Judging from the look on her face, she had heard him. Her eyes grew wide like an animal caught in headlights, and her mouth dropped open. Confirming even more that she was his mate, he could feel her distress and confusion, but he knew she would be fine because she was strong. She had to be because she was the mate of an Alpha, and she was to be his Luna. She was so named because she, like the moon, had a pull over many things, meaning she had power that other female Greys did not.
Okay… so… we do get that… but it just honestly makes me uncomfortable. He’s making all these assumptions and it just… there aren’t enough cringing gifs in the world for how I feel at this moment.
We meet the Henrys, some talk about getting a tour the next day, and showing him to his room. This room is appropriately themed for winter and with wolves, no real explanation given. I can’t tell if we are supposed to expect that the Henrys know that he’s a wolf, or not.
The explination about his room just kind of goes on and on, and after that we get the ingenious thought that the Henrys must have money. No, they’re clearly broke, why else would they offer to host a kid despite not having any of their own. Because poor people can just do that.
He showers, has a moment where he… talks to his wolf?
His wolf didn’t seem to care about the shower, all he was concerned about was the female across the street. Fane chuckled to himself, “Impatient, aren’t you?” His wolf ignored him. He was pouting, and Fane knew there was nothing he could do to ease his ire.

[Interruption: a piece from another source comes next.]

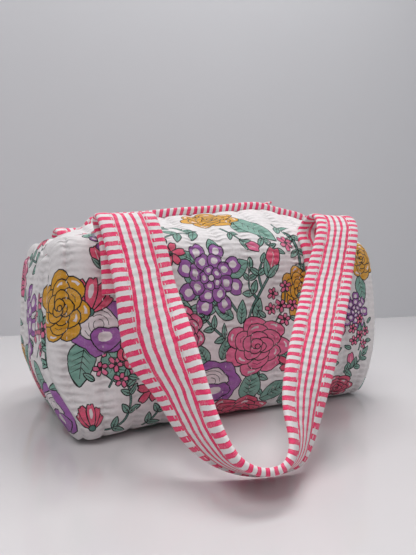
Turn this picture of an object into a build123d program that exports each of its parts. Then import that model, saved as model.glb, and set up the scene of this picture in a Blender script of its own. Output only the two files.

But didn’t you say that the wolf and the man are one? So how is it he’s talking to a separate entity if… they’re supposed to be one and the same?

You literally said,
The wolf and the man are one; there is no changing from one to the other.
If the “wolf and the man are one” how can he talk to it like it’s something different? This book is seriously going to just… make me lose my mind, up in here. Up in here.
Fane falls asleep and in a mirror of chapter 1, he’s thinking about Jock’s eyes as he passes out.
This is chapter 2. Really. I don’t know how much longer I’m going to last. The cringe… is just far too much.